Word for word, restate every line of the material.
= = =
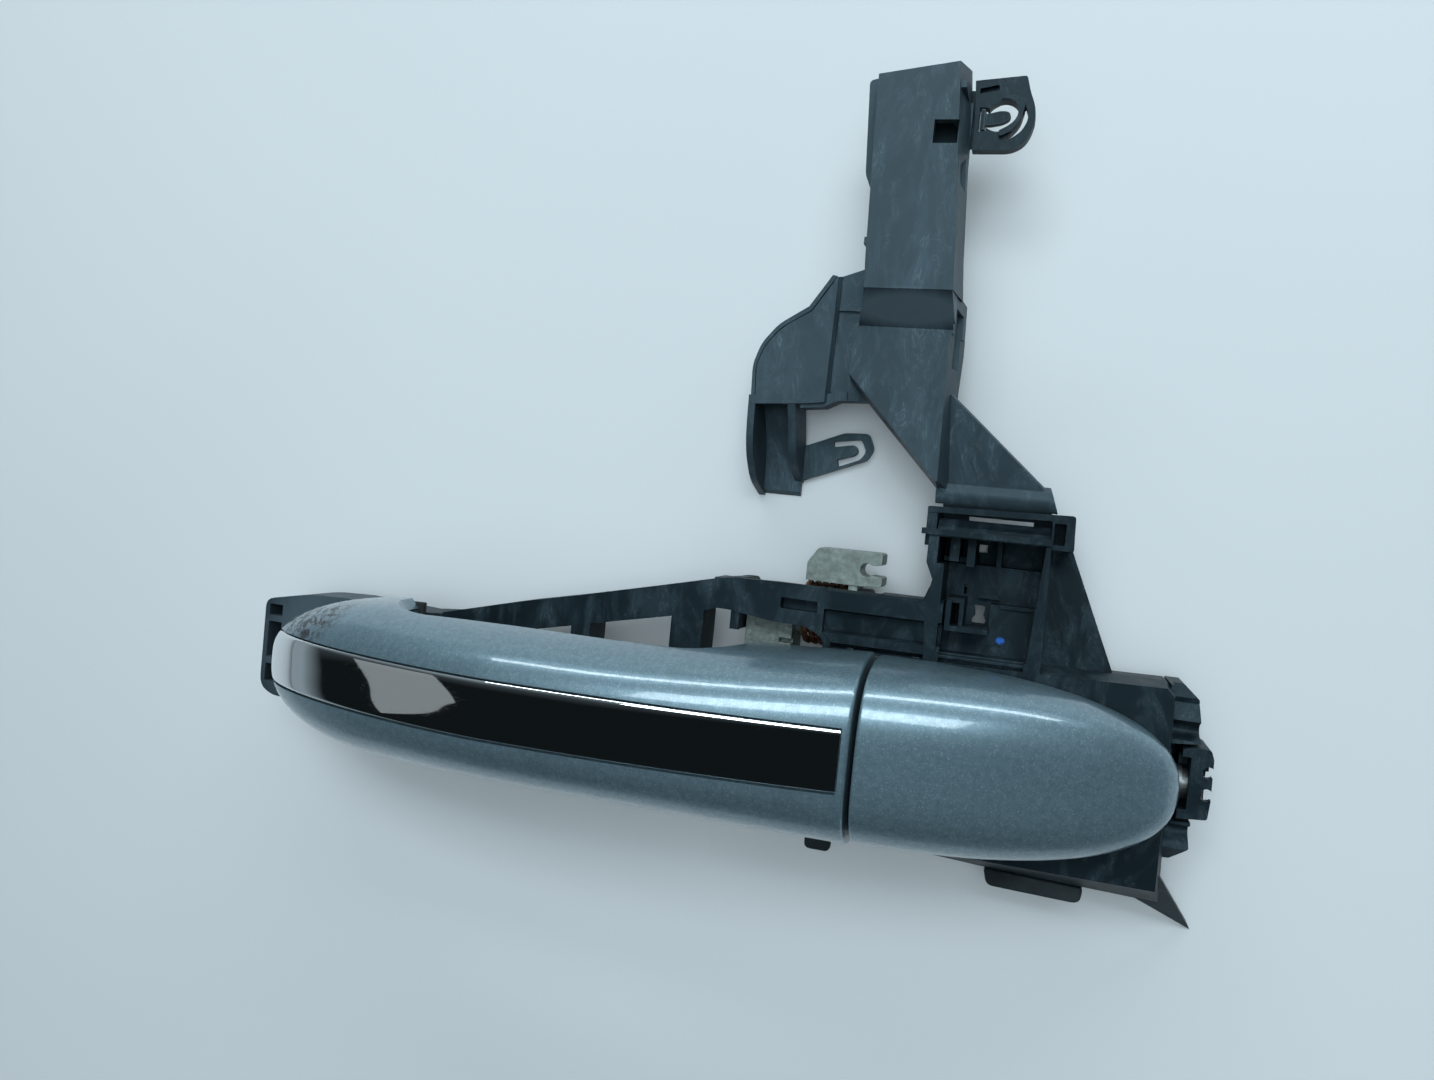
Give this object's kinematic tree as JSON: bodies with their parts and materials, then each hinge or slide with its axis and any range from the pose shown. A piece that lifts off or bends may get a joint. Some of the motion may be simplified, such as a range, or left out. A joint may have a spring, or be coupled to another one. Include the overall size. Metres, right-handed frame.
{
  "type": "car door handle",
  "caption": "Outside pull handle of a car door: painted strap grip with a chromed strip, fixed end cap, moulded carrier, release lever and arm to the latch.",
  "frame": {"origin": "on the carrier's seat for the door skin, on the handle's centre line, at the split between the grip and the end cap", "axes": "+Z out of the door, +X along the handle from the hinge end to the end cap, +Y towards the head of the latch arm"},
  "size_m": [0.2556, 0.1982, 0.0635],
  "materials": {
    "paint": "silver-blue metallic paint under clear coat, on moulded plastic",
    "chrome": "mirror chrome plating with fine wear scratches",
    "black_plastic": "glass-filled black moulding, satin, dusty and scuffed",
    "rubber": "soft black rubber, matt",
    "zinc": null,
    "steel": "zinc-plated steel, smooth",
    "spring_steel": "spring wire with brown surface rust"
  },
  "bodies": {
    "carrier": {"carrier_frame": "black_plastic", "latch_arm": "black_plastic", "cable_guide": "black_plastic", "latch_clip": "black_plastic", "clip_hook": "black_plastic", "skin_buffer": "rubber", "screw_collar": "black_plastic", "lever_pin": "steel", "pin_clip": "steel", "lever_spring": "spring_steel", "hinge_spring": "steel", "rear_gasket": "rubber", "end_cap_shell": "paint", "end_cap_base": "black_plastic"},
    "grip": {"grip_outer_shell": "paint", "grip_inner_shell": "black_plastic", "chrome_insert": "chrome", "grip_pivot_hook": "black_plastic", "grip_pull_arm": "zinc", "front_gasket": "rubber", "grip_screw_1": "steel", "grip_screw_2": "steel", "grip_screw_3": "steel", "grip_screw_4": "steel"},
    "lever": {"release_lever": "zinc"},
    "retainer": {"retainer_slide": "zinc"},
    "screw": {"retaining_screw": "steel"}
  },
  "joints": [
    {"name": "grip_swing", "type": "hinge", "parent": "carrier", "child": "grip", "pos_m": [-0.165, 0, -0.006], "axis": [0, -1, 0], "range_deg": [0, 6.5], "stiffness_Nm_per_rad": 6, "springref_deg": -8.59},
    {"name": "lever_swing", "type": "hinge", "parent": "carrier", "child": "lever", "pos_m": [-0.022, 0.0275, -0.014], "axis": [-1, 0, 0], "range_deg": [0, 28]},
    {"name": "retaining_screw_turn", "type": "hinge", "parent": "carrier", "child": "screw", "pos_m": [0.0705, -0.001, -0.0095], "axis": [1, 0, 0], "range_deg": [0, 1441]},
    {"name": "retainer_travel", "type": "slide", "parent": "carrier", "child": "retainer", "axis": [1, 0, 0], "range_m": [0, 0.005]}
  ],
  "couplings": [
    {"joint": "lever_swing", "follows": "grip_swing", "ratio": 4.3},
    {"joint": "retaining_screw_turn", "follows": "retainer_travel", "rad_per_m": 5026.5}
  ]
}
= = =
RESPONSE FOR THIS EXERCISE:
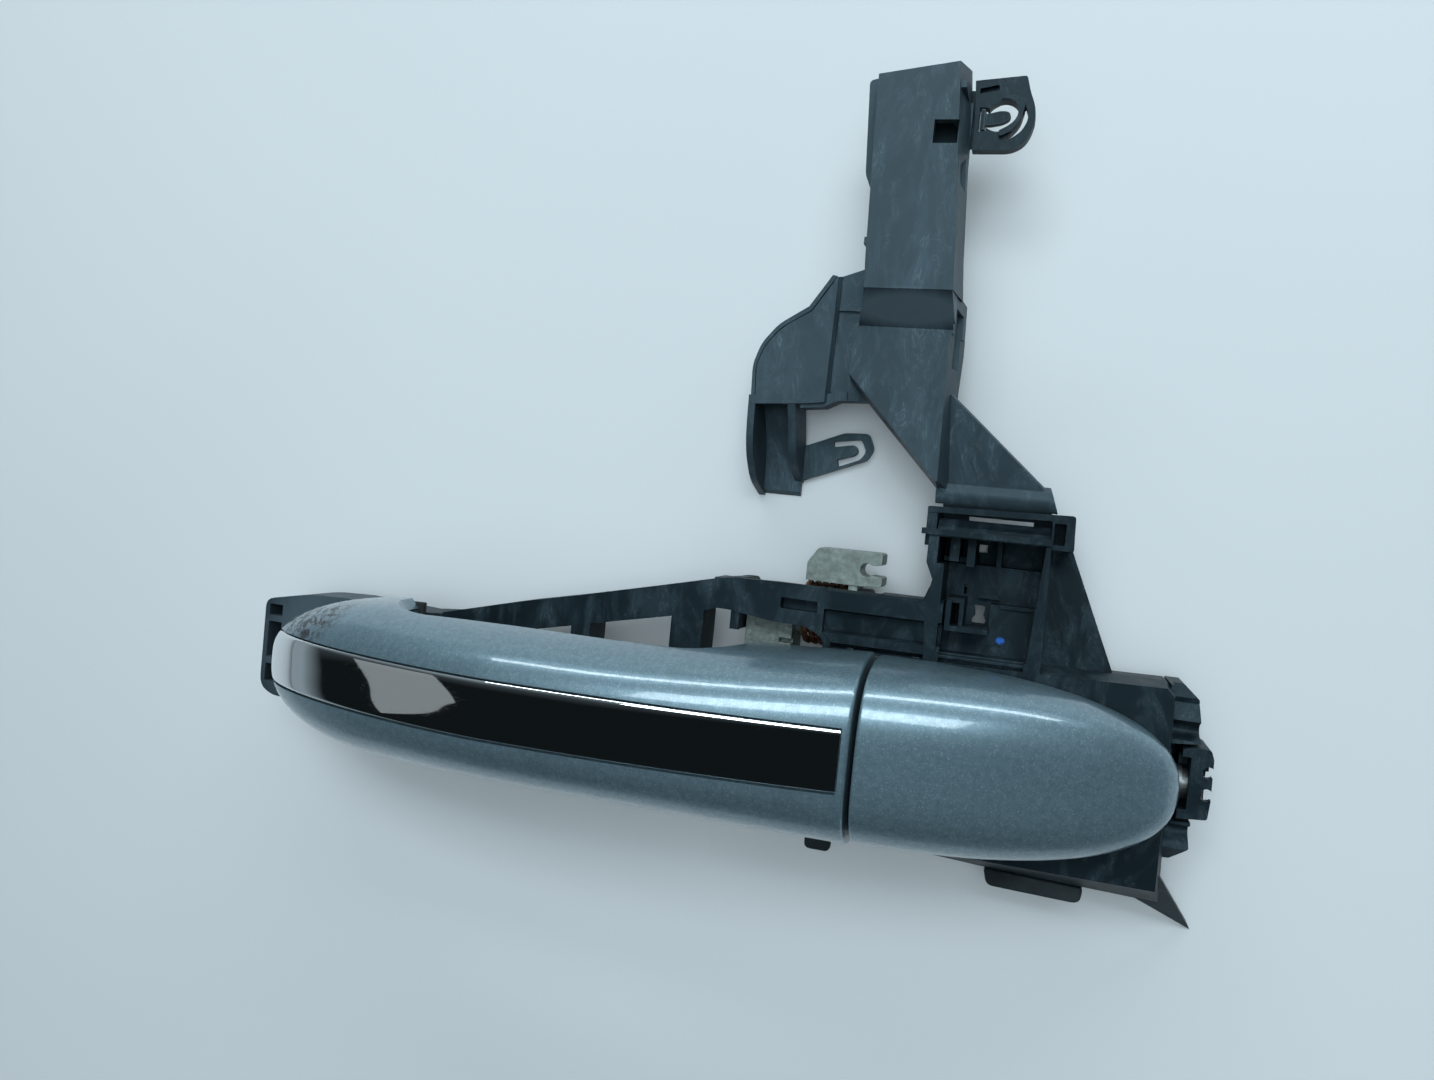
Give this object's kinematic tree as JSON: bodies with their parts and materials, then each hinge or slide with its axis and any range from the pose shown. A piece that lifts off or bends may get a joint. Some of the motion may be simplified, such as a range, or left out. A joint may have a spring, or be coupled to another one. Include the overall size. Metres, right-handed frame.
{
  "type": "car door handle",
  "caption": "Outside pull handle of a car door: painted strap grip with a chromed strip, fixed end cap, moulded carrier, release lever and arm to the latch.",
  "frame": {"origin": "on the carrier's seat for the door skin, on the handle's centre line, at the split between the grip and the end cap", "axes": "+Z out of the door, +X along the handle from the hinge end to the end cap, +Y towards the head of the latch arm"},
  "size_m": [0.2556, 0.1982, 0.0635],
  "materials": {
    "paint": "silver-blue metallic paint under clear coat, on moulded plastic",
    "chrome": "mirror chrome plating with fine wear scratches",
    "black_plastic": "glass-filled black moulding, satin, dusty and scuffed",
    "rubber": "soft black rubber, matt",
    "zinc": null,
    "steel": "zinc-plated steel, smooth",
    "spring_steel": "spring wire with brown surface rust"
  },
  "bodies": {
    "carrier": {"carrier_frame": "black_plastic", "latch_arm": "black_plastic", "cable_guide": "black_plastic", "latch_clip": "black_plastic", "clip_hook": "black_plastic", "skin_buffer": "rubber", "screw_collar": "black_plastic", "lever_pin": "steel", "pin_clip": "steel", "lever_spring": "spring_steel", "hinge_spring": "steel", "rear_gasket": "rubber", "end_cap_shell": "paint", "end_cap_base": "black_plastic"},
    "grip": {"grip_outer_shell": "paint", "grip_inner_shell": "black_plastic", "chrome_insert": "chrome", "grip_pivot_hook": "black_plastic", "grip_pull_arm": "zinc", "front_gasket": "rubber", "grip_screw_1": "steel", "grip_screw_2": "steel", "grip_screw_3": "steel", "grip_screw_4": "steel"},
    "lever": {"release_lever": "zinc"},
    "retainer": {"retainer_slide": "zinc"},
    "screw": {"retaining_screw": "steel"}
  },
  "joints": [
    {"name": "grip_swing", "type": "hinge", "parent": "carrier", "child": "grip", "pos_m": [-0.165, 0, -0.006], "axis": [0, -1, 0], "range_deg": [0, 6.5], "stiffness_Nm_per_rad": 6, "springref_deg": -8.59},
    {"name": "lever_swing", "type": "hinge", "parent": "carrier", "child": "lever", "pos_m": [-0.022, 0.0275, -0.014], "axis": [-1, 0, 0], "range_deg": [0, 28]},
    {"name": "retaining_screw_turn", "type": "hinge", "parent": "carrier", "child": "screw", "pos_m": [0.0705, -0.001, -0.0095], "axis": [1, 0, 0], "range_deg": [0, 1441]},
    {"name": "retainer_travel", "type": "slide", "parent": "carrier", "child": "retainer", "axis": [1, 0, 0], "range_m": [0, 0.005]}
  ],
  "couplings": [
    {"joint": "lever_swing", "follows": "grip_swing", "ratio": 4.3},
    {"joint": "retaining_screw_turn", "follows": "retainer_travel", "rad_per_m": 5026.5}
  ]
}